Because the joint meaning can be broken down into three parts, three various expressions of envy exist. One where the envious simply want a possession that someone else has. A second where the envious only want to deprive someone of a possession. A third where the envious want to deprive someone of a possession and take it for themselves. Although envy can fund a whole range of behaviours, it always has these motives.
Originally, envy’s meaning was to look at with malice. The word “possessions” is used here to refer to the entire array of what people can possess: personal characteristics, talents and abilities – not only simple physical items. Envy is experienced as a will to deprive another of pleasure, delight, happiness or somebody. Wanting to deprive another of something is implicit in most envious expressions. Nevertheless, more recently, envy is sometimes used only to describe the desire to be in another’s position or to have the same talents as they possess – without a malicious will to deprive. Although, unlike admiration, envy is not filled with positive wonder. It does not have a positive moral overtone. It has the reverse.
Envy, in Christianity, is one of the seven deadly sins. This has added a cultural difficulty regarding people owning their feelings of envy. Defence-mechanisms are subconsciously motivated denials of experience. They block people from consciously experiencing aspects of reality that would make them feel anxious. If people feel anxious about owning their envy, their subconscious is more likely to push envy out of their awareness. This is one reason why envy can be such a slippery and elusive emotion to grasp.
Another reason is the entwined relationship envy has with jealousy. Envy is often confused with jealously and vice versa. They both have distinct meanings, yet their entwined relationship causes much confusion.
Envy can lead to jealousy, and jealousy can lead to envy (see Jealousy for greater definition of this dynamic). When someone is envious of another’s possession, the other becomes jealous (fear of loss due to the rivalry of another) because they would potentially lose a possession.

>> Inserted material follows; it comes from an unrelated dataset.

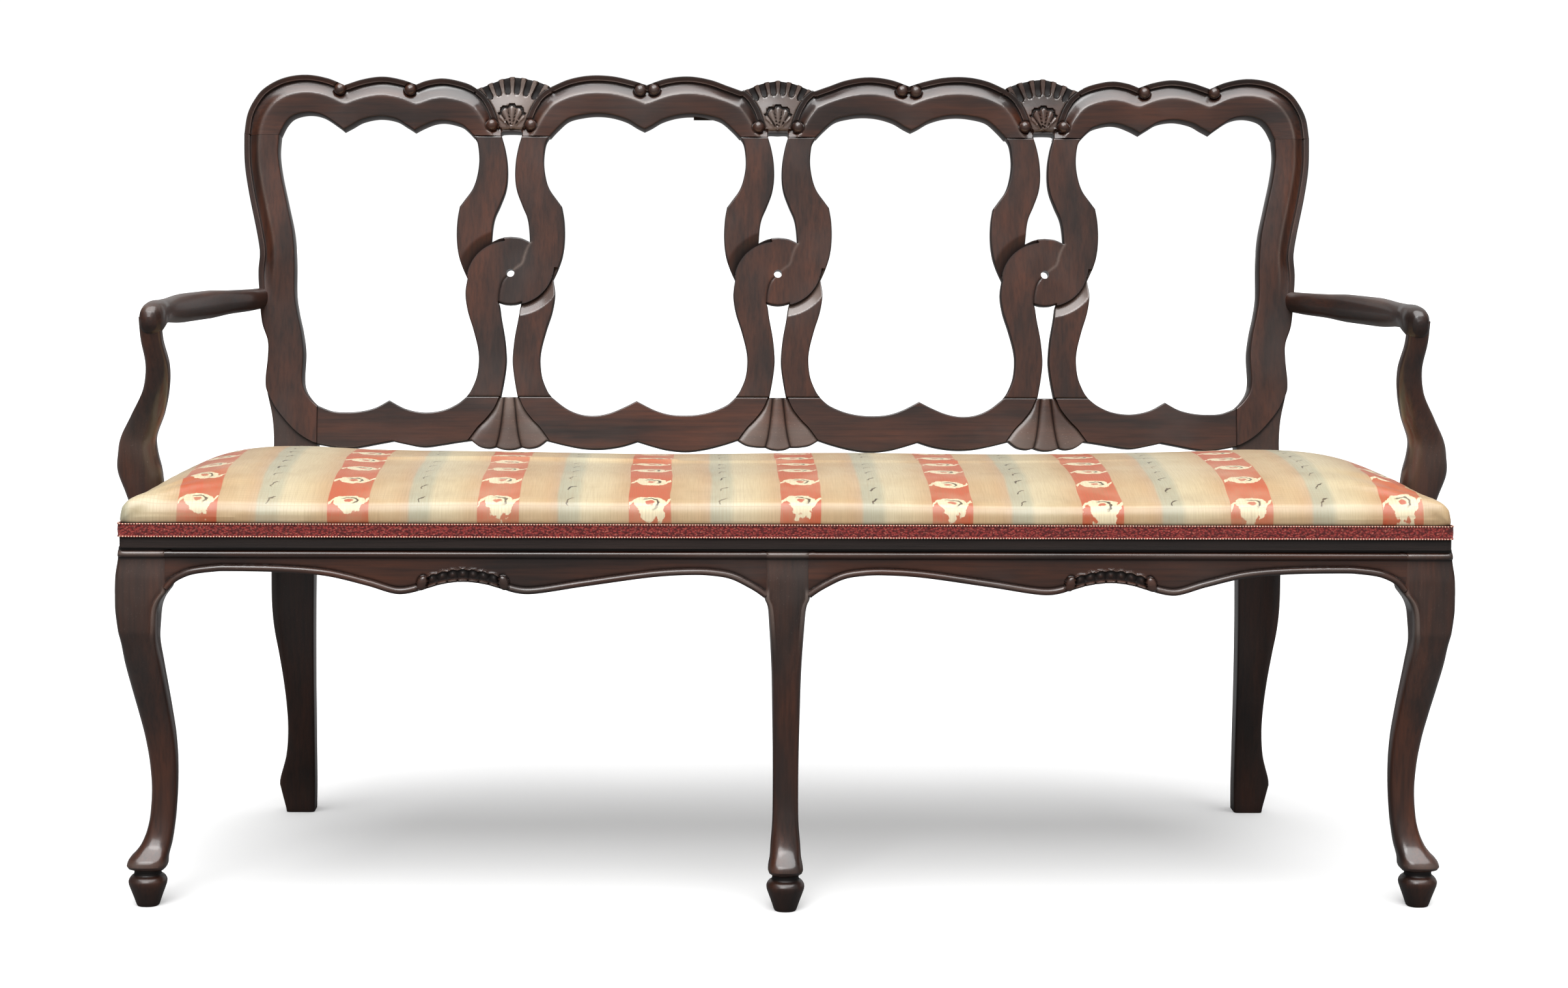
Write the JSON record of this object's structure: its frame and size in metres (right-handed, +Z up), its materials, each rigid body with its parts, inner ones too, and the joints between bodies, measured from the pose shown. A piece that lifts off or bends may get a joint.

So, when people are jealous, they feel insecure with the thought that they might lose a possession. At these times, they can become envious of the possessions of the person who is perceived to be depriving them. The jealous can resent loss and seek to enviously take a possession from the person responsible. As it feels like justice, this tit-for-tat vengeance is very seductive. People can think of themselves as righteous when in reality they’re simply envious. These emotions can be incredibly powerful. They can be based on fear or lust and associated with idiosyncratic fantastical desires. Hence, both envy and jealousy can have shockingly unpredictable and volatile characteristics.
Although envy can be induced by jealousy, resentment can fuel envy’s initial development too. Also, the envious form relationships with others who resent the same people. Envious and resentful people are vulnerable to being used by one another. As the resentful allow the envious to harm those they find offensive, the envious can use the resentment of others as justification for their malice. Malicious intentions of envious people are condoned, encouraged, and may even be performed by another’s resentment. The envious and the resentful use each other. One has their feelings of vengeance satisfied as the other takes a possession.

When the envious or resentful hurt someone, they can rationalise the malice into an act of justice or even a divine restitution. Rather than own their malice, people are willing to believe in a crooked fantasy, something like karma, that conveniently puts their intentions in line with a god. In one swipe of believing in a dishonest perception they absolve themselves of guilt and the fear of punishment, and they may also develop pride.
Partnerships can form due to both parties having a shared goal. Envious resentment of one person, or people, can be created and sustained from such convergent relationships. In reality, this maliciously destructive force is insidious. For example, a parent’s actions can be resented by an immature offspring who then forms a relationship with someone who is envious of the parent. Royal or working class, these motives are narcissistic and have the potential to effect us all. They are not concerned with creating a nourishing environment for children. They are based on obsessive malicious intentions.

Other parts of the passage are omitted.